Contra Costa's information specialists gave top priority to protecting devices whose failure could threaten the life or safety of citizens, or impose a substantial cost on the county. They plan to run a countywide disaster recovery drill in mid- 1999 to test their preparedness efforts.
According to the report, Contra Costa is recognized as a Y2K pioneer among public agencies in California. The county co-chairs the State of California Intergovernmental Year 2000 Task Force.
)1998 San Francisco Chronicle Page A21
-- Diane J. Squire (email@example.com), December 24, 1998.
Happy Holidays, folks!
I am as hungry as anyone for good news. Can someone please magnify for me the purported bits of shining light in the article posted by Leska? Is it merely the fact that a few corporate big wigs are addressing the Y2K issue publicly? Or is there more to the article than meets my eye?
1. Does the Bethlehem Steel IT Manager mean to say they are 100% Y2K- compliant & fully tested in-house? That's good news.

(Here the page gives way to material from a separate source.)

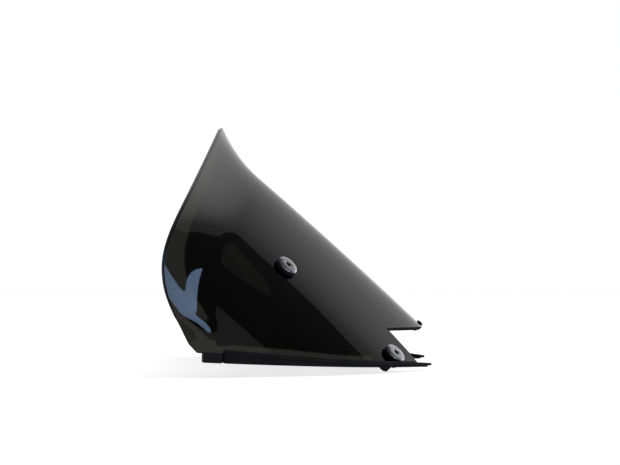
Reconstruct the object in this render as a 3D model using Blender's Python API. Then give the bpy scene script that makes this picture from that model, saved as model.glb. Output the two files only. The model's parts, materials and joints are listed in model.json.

2. Russ Johnson, from Provident Bankshares Corp., revealed that they are not compliant. He "is sure his institution will be ready on time", & "next year will be our time to develop contingency plans for those things that are outside our control". Is this good news?
3. FMB Trust Co., a subsidiary of First Maryland Bancorp., "has also been working to make its internal systems Y2K-ready". They are not compliant. There is no time-frame stated for their acheivement of compliance. Good news?
I'm not being facetious. I desire good news. I want it so very much.
By the by, thanks to all of you who's contributions to this forum have made, & hopefully will continue to make, this most arduous, exciting, emotional & rewarding rollercoaster ride just a little less lonely & a great deal easier.